The pulp life of outrageous writer Jacqueline Susann seems like a good idea for a comedy. As seamy and seedy as her pulp novels, her life story could have been a guiltily comic gem, particularly with a strong cast attached. However, appearances would certainly be deceiving in this case, as Isn’t She Great isn’t great, and isn’t even good.
As the film starts, Susann (Bette Midler) is a nobody…a loud, irritating nobody. And she’s the worst type of loud, irritating nobody at that: one that wants to be famous. Perplexingly, she attracts the affections of Irving Mansfield (Nathan Lane), a prospective suitor who also happens to be a publicist. What a match.
After many, many failed attempts at success, Irving comes up with a brilliant idea: Jackie can write a book! Of course, she can’t write, and all she knows are the tawdry secrets of a bunch of wannabe drug-addicted actresses. How she knows this is somewhat a mystery, as her only connection with the entertainment lifestyle seems to be her ditzy friend Florence (Stockard Channing). But, in any case, she puts her knowledge to work and drafts a sleazy epic, Valley of the Dolls.

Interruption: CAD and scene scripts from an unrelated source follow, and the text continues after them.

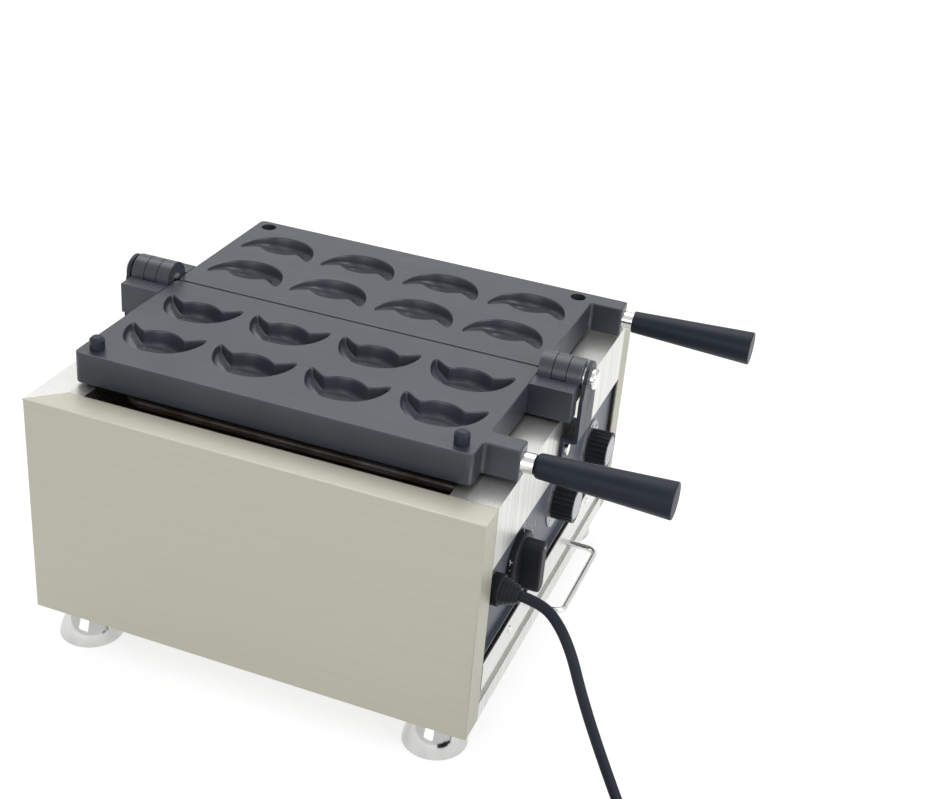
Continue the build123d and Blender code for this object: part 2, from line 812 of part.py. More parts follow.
# Handles: turned rod with a collar, and a tapered grip over its tang
for side, sign in (("left", -1), ("right", 1)):
    lug_y = mould_front_y - lug_length
    spindle = Plane(origin=(sign * handle_reach[side], lug_y, handle_z), x_dir=(0, -1, 0), z_dir=(1, 0, 0))
    spindle_axis = Axis(spindle.origin, (0, -1, 0))
    with BuildPart() as handle_rod:
        with BuildSketch(spindle) as section:
            with BuildLine():
                Polyline(
                    (-rod_in_lug + seam, 0),
                    (-rod_in_lug + seam, rod_radius),
                    (0, rod_radius),
                    (0, collar_radius),
                    (collar_length, collar_radius),
                    (collar_length, rod_radius),
                    (collar_length + rod_in_grip - seam, rod_radius),
                    (collar_length + rod_in_grip - seam, 0),
                    close=True,
                )
            make_face()
            fillet(section.vertices().group_by(Axis.Z)[0].sort_by(Axis.Y)[:2], radius=collar_round)
        revolve(axis=spindle_axis)
    handle_rod.part.label = f"handle_rod_{side}"
    export_step(handle_rod.part, f"parts/handle_rod_{side}.step")

    with BuildPart() as grip:
        with BuildSketch(spindle) as section:
            with BuildLine():
                Polyline(
                    (collar_length, 0),
                    (collar_length, grip_root_radius),
                    (collar_length + grip_length, grip_end_radius),
                    (collar_length + grip_length, 0),
                    close=True,
                )
            make_face()
            outer = section.vertices().sort_by(Axis.Z)[:2].sort_by(Axis.Y)
            fillet(outer[0], radius=grip_round)
            fillet(section.vertices().sort_by(Axis.Y)[-1], radius=collar_round)
        revolve(axis=spindle_axis)
        grip_mouth = Plane(
            origin=spindle.origin - Vector(0, collar_length, 0),
            x_dir=(1, 0, 0),
            z_dir=(0, 1, 0),
        )
        with Locations(grip_mouth):
            Hole(rod_radius + rod_clearance, depth=rod_in_grip)
    grip.part.label = f"grip_{side}"
    export_step(grip.part, f"parts/grip_{side}.step")

# Timer: skirt and bar grip on its shaft, and the clockwork can behind the panel
dial_face_y = panel_y - dial_thickness
with BuildPart() as timer_knob:
    with BuildSketch(control_plane(timer_x, panel_y - knob_gap)):
        Circle(timer_skirt_radius)
    extrude(amount=timer_skirt)
    fillet(timer_knob.faces().sort_by(Axis.Y)[0].edges(), radius=timer_skirt_round)
    with BuildSketch(control_plane(timer_x, panel_y - knob_gap - timer_skirt)):
        RectangleRounded(timer_bar_width, timer_bar_length, radius=timer_bar_round)
    extrude(amount=timer_bar_height)
    fillet(timer_knob.faces().sort_by(Axis.Y)[0].edges(), radius=timer_bar_edge)
    with Locations(Plane(origin=(timer_x, panel_y - knob_gap, control_z), x_dir=(1, 0, 0), z_dir=(0, 1, 0))):
        Hole(shaft_radius, depth=timer_shaft_in_knob)
timer_knob.part.label = "timer_knob"
export_step(timer_knob.part, "parts/timer_knob.step")

with BuildPart() as timer_shaft:
    with BuildSketch(control_plane(timer_x, panel_y + sheet + seam)):
        Circle(shaft_radius)
    extrude(amount=sheet + seam + knob_gap + timer_shaft_in_knob)
timer_shaft.part.label = "timer_shaft"
export_step(timer_shaft.part, "parts/timer_shaft.step")

with BuildPart() as timer_body:
    with BuildSketch(control_plane(timer_x, panel_y + sheet + timer_can_length)):
        Circle(timer_can_radius)
    extrude(amount=timer_can_length)
    fillet(timer_body.edges().filter_by(GeomType.CIRCLE), radius=sheet)
    with BuildSketch(control_plane(timer_x, panel_y + sheet)):
        Circle(shaft_radius + shaft_well)
    extrude(amount=-shaft_well, mode=Mode.SUBTRACT)
timer_body.part.label = "timer_body"
export_step(timer_body.part, "parts/timer_body.step")

# Scale plates and switch bodies of the two thermostats
thermostat_places = {"left": thermostat_left_x, "right": thermostat_right_x}
with BuildPart() as dial_plates:
    for centre_x in thermostat_places.values():
        with BuildSketch(control_plane(centre_x, panel_y)):
            Circle(dial_radius)
            Circle(shaft_radius + shaft_well, mode=Mode.SUBTRACT)
        extrude(amount=dial_thickness)
dial_plates.part.label = "dial_plates"
export_step(dial_plates.part, "parts/dial_plates.step")

with BuildPart() as thermostat_bodies:
    for centre_x in thermostat_places.values():
        with BuildSketch(control_plane(centre_x, panel_y + sheet + thermostat_length)):
            RectangleRounded(thermostat_size, thermostat_size, radius=thermostat_round)
        extrude(amount=thermostat_length)
        with BuildSketch(control_plane(centre_x, panel_y + sheet)):
            Circle(shaft_radius + shaft_well)
        extrude(amount=-shaft_well, mode=Mode.SUBTRACT)
thermostat_bodies.part.label = "thermostat_bodies"
export_step(thermostat_bodies.part, "parts/thermostat_bodies.step")

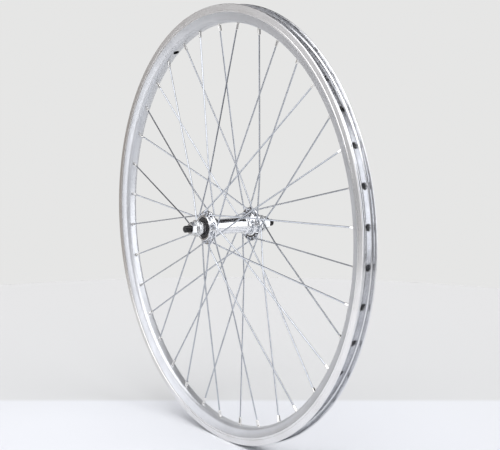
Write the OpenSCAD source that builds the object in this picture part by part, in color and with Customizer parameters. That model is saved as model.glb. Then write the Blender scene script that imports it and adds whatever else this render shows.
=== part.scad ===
// Bicycle front wheel without a tyre: double-wall aluminium rim, 36 crossed spokes and a hub with
// loose balls, adjustable cones and a solid nutted axle. The wheel spins about the Y axis, the origin
// is at the centre of the wheel, Z is up and the wheel rolls towards +X, so its right side is -Y.

/* [Rim] */
// Radius of the tyre's bead seat
bead_seat_r = 279.5; // [250:0.5:315]
// Height of the rim flanges above the bead seat
flange_height = 6; // [5:0.5:7]
// Width over the brake tracks
rim_w = 21; // [20:0.5:24]
// Depth from the flange tips to the inner crown
rim_depth = 23.5; // [23:0.5:28]
// Height of the brake tracks
track_h = 10.5; // [10:0.5:12]
// Diameter of the valve hole
valve_hole_d = 8.5; // [6.5:0.5:9]
// Diameter of the nipple access holes in the tyre bed
access_hole_d = 9; // [8:0.5:9]
// Angle of the valve hole, from +X towards +Z
valve_angle = 120.4; // [0:0.1:360]

/* [Spokes] */
// Number of spokes
spoke_count = 36; // [28, 32, 36]
// Other spokes that each spoke crosses on its own side
crossings = 3; // [3]
// Spoke diameter
spoke_d = 2; // [1.8:0.1:2]
// Length of the nipples
nipple_l = 13.6; // [12:0.2:14]

/* [Hub] */
// Distance between the middles of the spoke flanges
flange_spacing = 68; // [67:0.5:69]
// Diameter of the circle of spoke holes in each flange
hole_circle_d = 38; // [38:0.5:39]
// Diameter of the spoke flanges
hub_flange_d = 45; // [45:0.5:48]
// Thickness of the spoke flanges
hub_flange_t = 2.6; // [2.4:0.1:2.6]
// Diameter of the hub barrel
barrel_d = 21.4; // [20:0.2:22]
// Diameter of the bearing balls
ball_d = 4.7625; // [4.7625]
// Number of balls in each bearing
ball_count = 10; // [9:1:10]

/* [Axle] */
// Diameter of the axle
axle_d = 9; // [8:0.5:9]
// Length of the axle
axle_l = 138; // [134:1:142]
// Distance between the outer faces of the locknuts, where the fork ends sit
locknut_spacing = 100; // [100]
// Width of the axle nuts across their flats
axle_nut_af = 15; // [14:1:15]

/* [Hidden] */
$fn = 96;

right = -1;
left = 1;
trailing = -1;
leading = 1;
fit_gap = 0.02;
cut = 1;

// Rim section, as half widths and radii
tip_r = bead_seat_r + flange_height;
crown_r = tip_r - rim_depth;
half_w = rim_w / 2;
track_r = tip_r - track_h;
groove_r = track_r + track_h / 4;
groove_depth = 0.4;
box_step = 0.3;
box_half_w = half_w - box_step;
box_lean = 13;
box_round = 6;
side_wall = 1.6;
crown_wall = 1.8;
bed_wall = 1.5;
hook_round = 1.05;
well_r = bead_seat_r - 9;
well_half_w = 5.8;
seat_half_w = 7;
seat_taper = 0.2;
cavity_top_r = well_r - bed_wall;
cavity_chamfer = 2.4;
sleeve_gap = 0.15;
sleeve_arc = 8;
sleeve_half_w = 4.5;
sleeve_foot_half_w = 2.4;
sleeve_foot = 2.5;

// Hub section, as distances from the centre along the axle and radii
flange_y = flange_spacing / 2;
hole_circle_r = hole_circle_d / 2;
hub_flange_r = hub_flange_d / 2;
barrel_r = barrel_d / 2;
ball_r = ball_d / 2;
ball_y = flange_y + 2.1;
ball_circle_r = 8.9;
race_gap = 0.15;
race_r = ball_r + race_gap;
retainer_gap = 0.3;
retainer_w = 1.9;
retainer_l = 1.5;
pocket_gap = 0.06;
cup_lip = 1.2;
cup_bore_r = 13;
cup_inner_y = flange_y - 1.8;
cup_outer_y = flange_y + 4.4;
mouth_r = 14;
mouth_y = flange_y + 6.4;
shell_end_r = 16.6;
shell_bore_r = 7;
seal_t = 1.2;
seal_y = cup_outer_y + 0.4;
cone_r = 8.2;
cone_end_y = flange_y + 11;
cone_flats = 13;
locknut_y = locknut_spacing / 2;
locknut_t = 4;
locknut_af = 17;
locknut_face_r = 10.6;
locknut_face_t = 1.2;
axle_r = axle_d / 2;
axle_bore_r = axle_r + fit_gap;
axle_washer_t = 2;
axle_washer_r = 11;
nut_y = locknut_y + axle_washer_t;
nut_face_r = 9.6;
nut_face_t = 1.2;
nut_hex_l = 7;
nut_chamfer = 0.8;
locknut_chamfer = 0.5;
nut_end_y = nut_y + nut_face_t + nut_hex_l;
axle_groove_y = nut_end_y - 0.6;
axle_groove_w = 1.3;
axle_groove_r = axle_r - 0.3;
axle_point = 1.6;
axle_end_y = axle_l / 2 - axle_point;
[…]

Of course, such a book is unlike anything else that has been published by the early 1960s, and no publisher is willing to touch the manuscript with a ten foot pole. That is until she runs across the hip Henry Marcus (John Cleese), who sees the glimmer of gold within those pages. But can the book survive the cuts of prim and proper editor Michael Hastings (David Hyder Pierce)?
Well, since this movie is the life story of Jacqueline Susann, the answer shouldn’t really come as a surprise. But what does is how uncompellingly bland this entire movie is. There is a lot of talent at work here, and yet you wouldn’t be able to tell it by this negligible film.
Bette Midler at least seems to be having a great time, despite the fact that no one else in the film (or the audience, for that matter) is. She gets to overact wildly, dress in umpteen bizarro sixties fashions, and even have a few awkward moments of “touching” drama (when some of the tragic facts of Susann’s life leak into this otherwise pristine, but lifeless, comedy). It’s a sad fact that from her first appearance, she inspires such utter contempt that every single moment on screen is a dismal horror.
Even the usually reliable Nathan Lane and David Hyde Pierce fail to earn any laughs. In fact, the film’s only momentary grins come from John Cleese, whose small role here is a welcome relief from the comedic desert that is Isn’t She Great.
The movie is staid, plain, flat, and, worst of all, unfunny. What more don’t you want in a film?